Vegetables You Should Know: Sorrel Noodle Kugel

sorrel noodle kugelA while back ago, I shared with you the first of my go-to sorrel recipes. Now I’m back with the second (and, thus far, only other): sorrel noodle kugel. This is kind of at the other end of the spectrum from that sorrel hummus, but it’s equally delicious in its own way. Where the hummus is refreshing, this kugel is rich and decadent; where the hummus is quick, this—like any kugel worth its salt—takes a bit of time to prepare. The hummus is pareve and vegan; sorrel kugel is unapologetically dairy.

Last time I told you about my personal history with sorrel, so here’s a bit about the culinary background of this elusive green—and its place in the Jewish foodie pantheon. Sorrel is a tart-tasting green, kind of like a lemony-spinach, and it’s a member of the buckwheat and rhubarb family (no wonder I like it so much!). The tart taste is due to the presence of oxalic acid (which can be lethal in large quantities—it’s what makes rhubarb leaves poisonous).

The word “sorrel” is derived from the Old French for “sour.” The plant is also known as sour grass; it’s szczaw in Polish and schav in Yiddish—somewhat confusingly, the same word refers to both the plant and the soup most commonly associated with it in Ashkenazi cuisine.

In Europe, sorrel was almost always picked wild; wild sorrel has a stronger flavor than cultivated. Sorrel is most commonly used in soups and sauces, although the young leaves are sometimes used raw in salads.

Sorrel comes into season in early spring (making it a common ingredient in Ashkenazi Passover and Shavuot meals) and grows through the end of summer. Unfortunately, it’s never really gained traction in this country, and it’s proven frustratingly difficult to find even in NYC. I’ve only ever seen it at a couple of greenmarkets and a Russian shop in Queens. But if you happen to see some, give it a try! Or, if you grow your own veggies, I hear it’s an easy one to get going.
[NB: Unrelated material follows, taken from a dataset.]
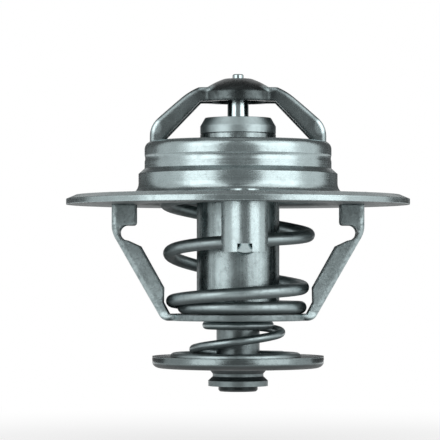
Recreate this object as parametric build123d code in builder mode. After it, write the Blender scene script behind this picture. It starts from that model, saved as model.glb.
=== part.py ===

The recipe below is slightly adapted from Jayne Cohen’s Jewish Holiday Cooking, which is full of inventive twists on classic dishes and ingredients like this one. I’ve lightened up and streamlined my version a bit, but it’s still super creamy and delicious. I highly recommend adding the optional Parmesan at the end, preferably in generous quantity. For my money, the brown, crispy cheesy crust that forms on the top of the kugel is the best part of all.

sorrel noodle kugel

Sorrel Noodle Kugel

2 tablespoons butter or olive oil

2 large onions, thinly sliced

1 tsp salt

4 cups  / 6–8 oz. roughly chopped sorrel, stems removed

½ cup plain yogurt

8 oz. wide flat egg noodles or farfalle

4 oz. cream cheese, softened

1 cup plain yogurt

3 large eggs

Black pepper

Grated Parmesan, to taste (optional)

In a large nonreactive heavy skillet, melt the butter or heat the oil. Add the onions, sprinkle with 1 teaspoon salt, and cook, covered, over moderately low heat, stirring occasionally, until the onions are translucent, about 25 minutes. Remove the lid, turn the heat up to high, and sauté until the onions are a rich gold, about 10 minutes.

Add the sorrel, a little at a time, and cook, stirring, until completely melted, about 5 minutes. Stir in the ½ cup yogurt, lower the heat, and simmer until well incorporated.

Preheat oven to 350ºF.

Cook noodles according to instructions on package, cooking just until al dente. Drain

In a large bowl, whisk together the cream cheese, cup of yogurt, and eggs until smooth. Add the sorrel mixture and cooked noodles and combine well. Season to taste with salt and pepper.

Grease a shallow 9” x 13” baking dish. Spoon in the sorrel mixture and smooth the top. Sprinkle evenly with Parmesan, if using.

Bake for about 1 hour, or until firm and golden brown on top. Remove from oven and let rest at least 20 minutes before serving. Serve warm.